■ **COLLECTED MATERIAL**

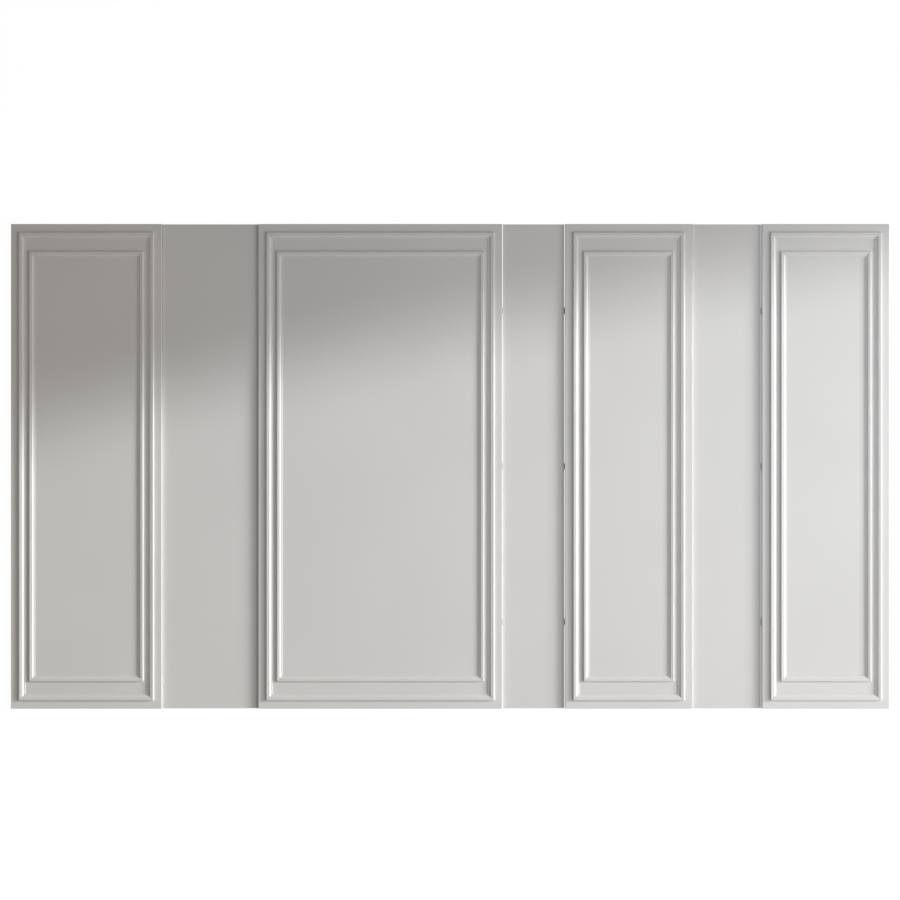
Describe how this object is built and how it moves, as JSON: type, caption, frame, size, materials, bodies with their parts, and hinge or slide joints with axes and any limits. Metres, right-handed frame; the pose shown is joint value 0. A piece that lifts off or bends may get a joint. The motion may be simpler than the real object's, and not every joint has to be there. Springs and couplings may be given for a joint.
{
  "type": "three-dimensional wall panel",
  "caption": "Painted wall panel of flat boards side by side, alternately plain and carrying a double frame of mitred moulding, with thin open joints between the boards.",
  "frame": {"origin": "middle of the panel's back, halfway across its width and halfway up its height", "axes": "+X across the panel's width, +Y up the wall, +Z out of its face"},
  "size_m": [5.074, 2.8, 0.034],
  "materials": {
    "painted_board": "satin warm grey-white paint on fibreboard",
    "painted_moulding": "satin warm grey-white paint on fibreboard",
    "tongue": "bare plywood"
  },
  "bodies": {
    "root": {"board_1_framed": "painted_board", "board_2_plain": "painted_board", "board_3_framed": "painted_board", "board_4_plain": "painted_board", "board_5_framed": "painted_board", "board_6_plain": "painted_board", "board_7_framed": "painted_board", "frame_1_inner_bottom": "painted_moulding", "frame_1_inner_left": "painted_moulding", "frame_1_inner_right": "painted_moulding", "frame_1_inner_top": "painted_moulding", "frame_1_outer_bottom": "painted_moulding", "frame_1_outer_left": "painted_moulding", "frame_1_outer_right": "painted_moulding", "frame_1_outer_top": "painted_moulding", "frame_3_inner_bottom": "painted_moulding", "frame_3_inner_left": "painted_moulding", "frame_3_inner_right": "painted_moulding", "frame_3_inner_top": "painted_moulding", "frame_3_outer_bottom": "painted_moulding", "frame_3_outer_left": "painted_moulding", "frame_3_outer_right": "painted_moulding", "frame_3_outer_top": "painted_moulding", "frame_5_inner_bottom": "painted_moulding", "frame_5_inner_left": "painted_moulding", "frame_5_inner_right": "painted_moulding", "frame_5_inner_top": "painted_moulding", "frame_5_outer_bottom": "painted_moulding", "frame_5_outer_left": "painted_moulding", "frame_5_outer_right": "painted_moulding", "frame_5_outer_top": "painted_moulding", "frame_7_inner_bottom": "painted_moulding", "frame_7_inner_left": "painted_moulding", "frame_7_inner_right": "painted_moulding", "frame_7_inner_top": "painted_moulding", "frame_7_outer_bottom": "painted_moulding", "frame_7_outer_left": "painted_moulding", "frame_7_outer_right": "painted_moulding", "frame_7_outer_top": "painted_moulding", "tongues_joint_1": "tongue", "tongues_joint_2": "tongue", "tongues_joint_3": "tongue", "tongues_joint_4": "tongue", "tongues_joint_5": "tongue", "tongues_joint_6": "tongue"}
  },
  "joints": []
}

■ **TASK STATEMENT**
Extract the complete listing above, reproducing each line exactly.

■ **RESULT**
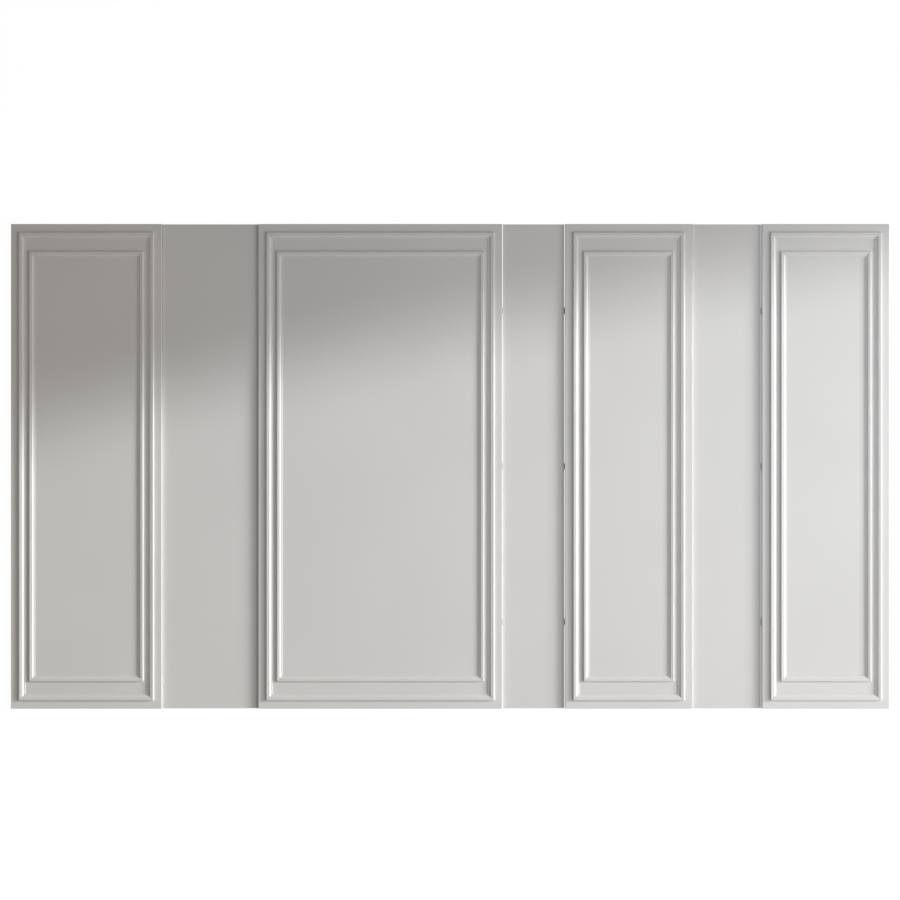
Describe how this object is built and how it moves, as JSON: type, caption, frame, size, materials, bodies with their parts, and hinge or slide joints with axes and any limits. Metres, right-handed frame; the pose shown is joint value 0. A piece that lifts off or bends may get a joint. The motion may be simpler than the real object's, and not every joint has to be there. Springs and couplings may be given for a joint.
{
  "type": "three-dimensional wall panel",
  "caption": "Painted wall panel of flat boards side by side, alternately plain and carrying a double frame of mitred moulding, with thin open joints between the boards.",
  "frame": {"origin": "middle of the panel's back, halfway across its width and halfway up its height", "axes": "+X across the panel's width, +Y up the wall, +Z out of its face"},
  "size_m": [5.074, 2.8, 0.034],
  "materials": {
    "painted_board": "satin warm grey-white paint on fibreboard",
    "painted_moulding": "satin warm grey-white paint on fibreboard",
    "tongue": "bare plywood"
  },
  "bodies": {
    "root": {"board_1_framed": "painted_board", "board_2_plain": "painted_board", "board_3_framed": "painted_board", "board_4_plain": "painted_board", "board_5_framed": "painted_board", "board_6_plain": "painted_board", "board_7_framed": "painted_board", "frame_1_inner_bottom": "painted_moulding", "frame_1_inner_left": "painted_moulding", "frame_1_inner_right": "painted_moulding", "frame_1_inner_top": "painted_moulding", "frame_1_outer_bottom": "painted_moulding", "frame_1_outer_left": "painted_moulding", "frame_1_outer_right": "painted_moulding", "frame_1_outer_top": "painted_moulding", "frame_3_inner_bottom": "painted_moulding", "frame_3_inner_left": "painted_moulding", "frame_3_inner_right": "painted_moulding", "frame_3_inner_top": "painted_moulding", "frame_3_outer_bottom": "painted_moulding", "frame_3_outer_left": "painted_moulding", "frame_3_outer_right": "painted_moulding", "frame_3_outer_top": "painted_moulding", "frame_5_inner_bottom": "painted_moulding", "frame_5_inner_left": "painted_moulding", "frame_5_inner_right": "painted_moulding", "frame_5_inner_top": "painted_moulding", "frame_5_outer_bottom": "painted_moulding", "frame_5_outer_left": "painted_moulding", "frame_5_outer_right": "painted_moulding", "frame_5_outer_top": "painted_moulding", "frame_7_inner_bottom": "painted_moulding", "frame_7_inner_left": "painted_moulding", "frame_7_inner_right": "painted_moulding", "frame_7_inner_top": "painted_moulding", "frame_7_outer_bottom": "painted_moulding", "frame_7_outer_left": "painted_moulding", "frame_7_outer_right": "painted_moulding", "frame_7_outer_top": "painted_moulding", "tongues_joint_1": "tongue", "tongues_joint_2": "tongue", "tongues_joint_3": "tongue", "tongues_joint_4": "tongue", "tongues_joint_5": "tongue", "tongues_joint_6": "tongue"}
  },
  "joints": []
}